教育相談室 かけはし 小中連携版

ある小学校に設置された教育相談室。発行する新聞「かけはし」が、やがて小・中3校を結ぶ校区新聞に発展しました。

埼玉県ふじみの市プール事故を考える~安全の丸投げ

2006年08月13日 | 教育行政・学校運営
埼玉県ふじみの市の市営プールで7歳の女の子が給水口に吸い込まれなくなるという痛ましい事故が起こりました。この事故の調査の中で分かってきたことは、次のようなことです。

①このプールは管理者の市が「太陽管財」にプール管理を委託していましたが、同社は、更に「京明プランニング」に丸投げ委託をしていたこと(契約違反)②当日13人の監視員がいたがそのうち12人は高校生のアルバイトであったこと③給水口の蓋がはずれているのを見つけた小学生が監視員にその蓋を手渡したが、監視員はその蓋が何か分からなかったこと(安全確保のための研修ができていない)④連絡を受けた現場責任者がその蓋を見て給水口の蓋だと分かり針金を探しに行ったが、ポンプを止めたり遊泳を中断させるといった指示をしなかったこと(責任者も危険性の認識ができていない)⑤監視員はプールの上から(!)現場を監視していたが吸い込まれる女の子を目撃したが一瞬のことで助けられなかったこと⑥6箇所の蓋のうち正しくボルトでとめられていたのは一箇所だけで、他は針金でとめられおり、その針金さえも無かった箇所も多くあったこと(このような状態が長く放置されていたということ)⑦以前給水口の蓋について危険だとクレームをつけた管理会社は翌年から入札で外されたことなどが明らかになっています。

この事故は人災だと遺族や関係者の間から指摘されています。

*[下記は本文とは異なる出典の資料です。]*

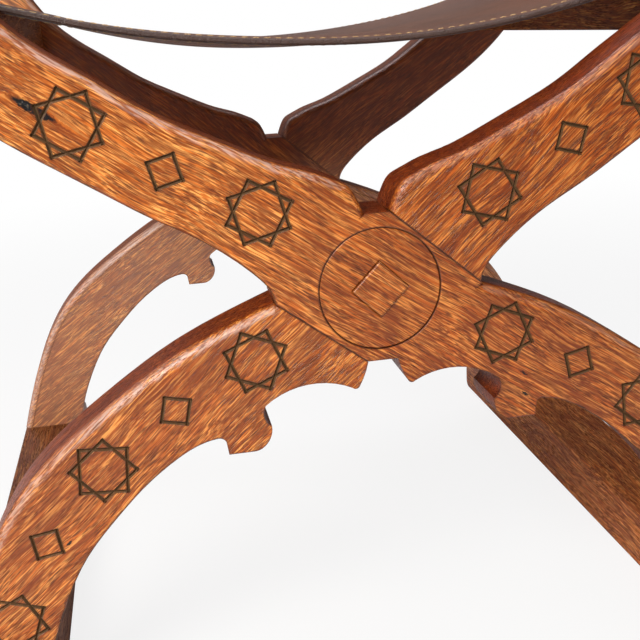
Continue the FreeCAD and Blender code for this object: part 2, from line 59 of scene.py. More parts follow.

プールの管理責任はふじみの市教育委員会にあります。安全性にクレームをつけた業者を入札から外したのは市の責任です。たまたま委託した業者が悪かったでは済まされない問題です。自治体でも進む民営化や民間委託が、こんな結末を招かないよう、私たちは見守り、時には発言していかなければなりません。